### Work required
Each line from the one that contains "Recreate this object" to the end of the material must be set down exactly, and no line before it.

+++++

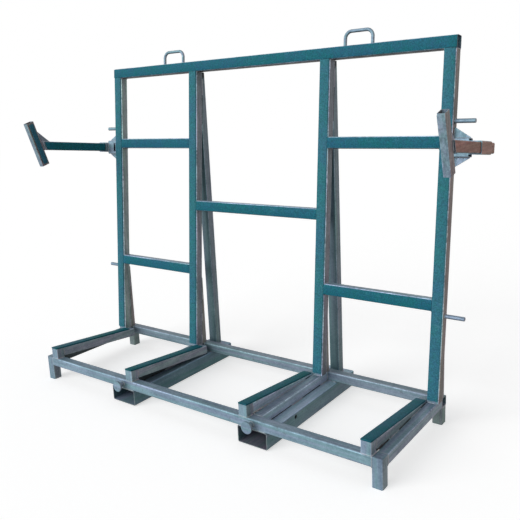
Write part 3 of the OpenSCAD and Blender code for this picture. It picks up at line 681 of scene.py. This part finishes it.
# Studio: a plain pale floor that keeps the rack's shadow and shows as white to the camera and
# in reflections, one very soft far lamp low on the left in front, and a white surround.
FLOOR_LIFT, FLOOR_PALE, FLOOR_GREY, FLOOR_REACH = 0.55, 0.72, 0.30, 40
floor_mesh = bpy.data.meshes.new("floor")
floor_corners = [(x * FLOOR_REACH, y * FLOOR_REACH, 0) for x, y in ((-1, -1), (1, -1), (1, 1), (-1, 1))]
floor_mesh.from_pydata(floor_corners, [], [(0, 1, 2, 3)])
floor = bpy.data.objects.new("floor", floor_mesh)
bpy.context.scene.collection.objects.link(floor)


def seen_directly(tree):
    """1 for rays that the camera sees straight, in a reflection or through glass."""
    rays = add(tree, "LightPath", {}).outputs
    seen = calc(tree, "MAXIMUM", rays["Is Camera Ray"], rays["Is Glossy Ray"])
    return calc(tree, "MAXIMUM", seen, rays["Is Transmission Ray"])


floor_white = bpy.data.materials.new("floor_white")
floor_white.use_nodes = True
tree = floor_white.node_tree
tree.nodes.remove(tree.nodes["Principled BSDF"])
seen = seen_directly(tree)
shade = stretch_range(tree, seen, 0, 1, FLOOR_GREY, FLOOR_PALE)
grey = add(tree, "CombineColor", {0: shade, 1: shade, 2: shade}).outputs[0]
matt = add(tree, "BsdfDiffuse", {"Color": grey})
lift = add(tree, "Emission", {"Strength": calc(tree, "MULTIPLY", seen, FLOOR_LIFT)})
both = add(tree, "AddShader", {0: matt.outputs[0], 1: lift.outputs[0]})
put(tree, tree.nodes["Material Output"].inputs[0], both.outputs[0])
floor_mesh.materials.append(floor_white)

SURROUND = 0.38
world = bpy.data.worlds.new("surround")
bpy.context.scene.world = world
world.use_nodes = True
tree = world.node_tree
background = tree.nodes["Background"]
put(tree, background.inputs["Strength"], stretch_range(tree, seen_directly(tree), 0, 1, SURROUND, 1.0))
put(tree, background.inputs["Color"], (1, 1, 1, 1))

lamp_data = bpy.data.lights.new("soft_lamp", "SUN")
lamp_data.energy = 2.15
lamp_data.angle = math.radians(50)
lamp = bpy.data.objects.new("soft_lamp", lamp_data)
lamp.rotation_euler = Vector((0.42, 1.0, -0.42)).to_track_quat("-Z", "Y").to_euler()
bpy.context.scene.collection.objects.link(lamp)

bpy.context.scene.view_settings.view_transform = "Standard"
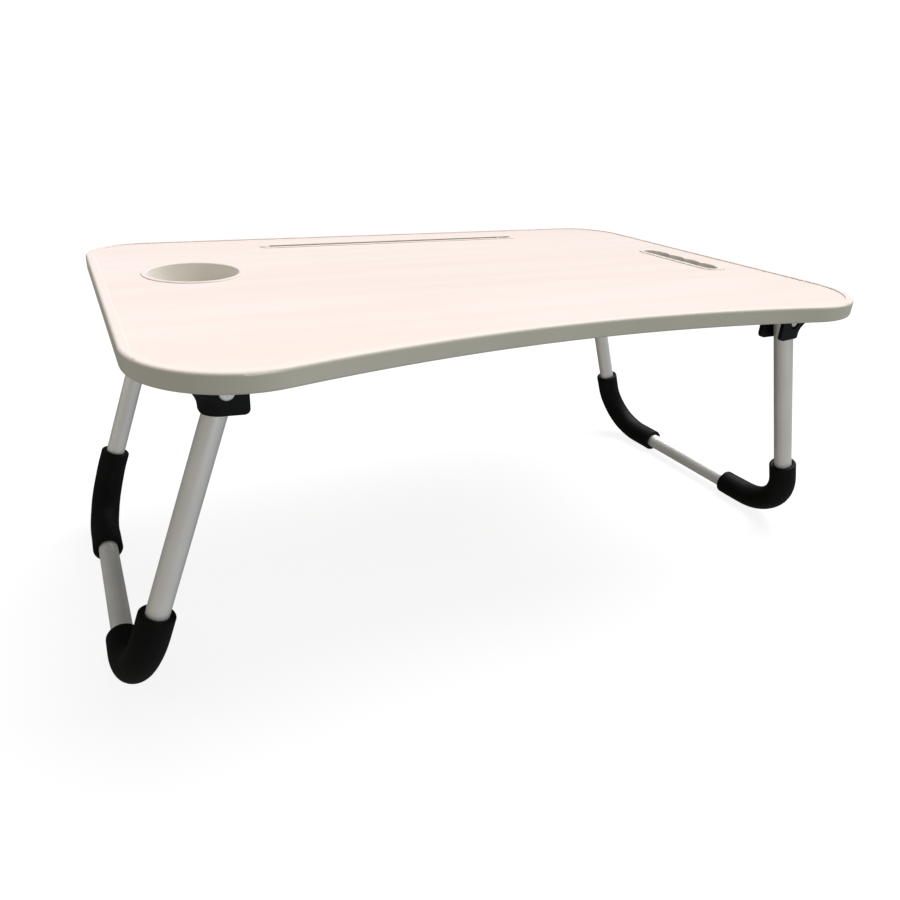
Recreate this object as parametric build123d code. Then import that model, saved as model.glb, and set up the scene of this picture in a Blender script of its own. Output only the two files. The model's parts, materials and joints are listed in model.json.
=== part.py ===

+++++

### Output
Recreate this object as parametric build123d code. Then import that model, saved as model.glb, and set up the scene of this picture in a Blender script of its own. Output only the two files. The model's parts, materials and joints are listed in model.json.
=== part.py ===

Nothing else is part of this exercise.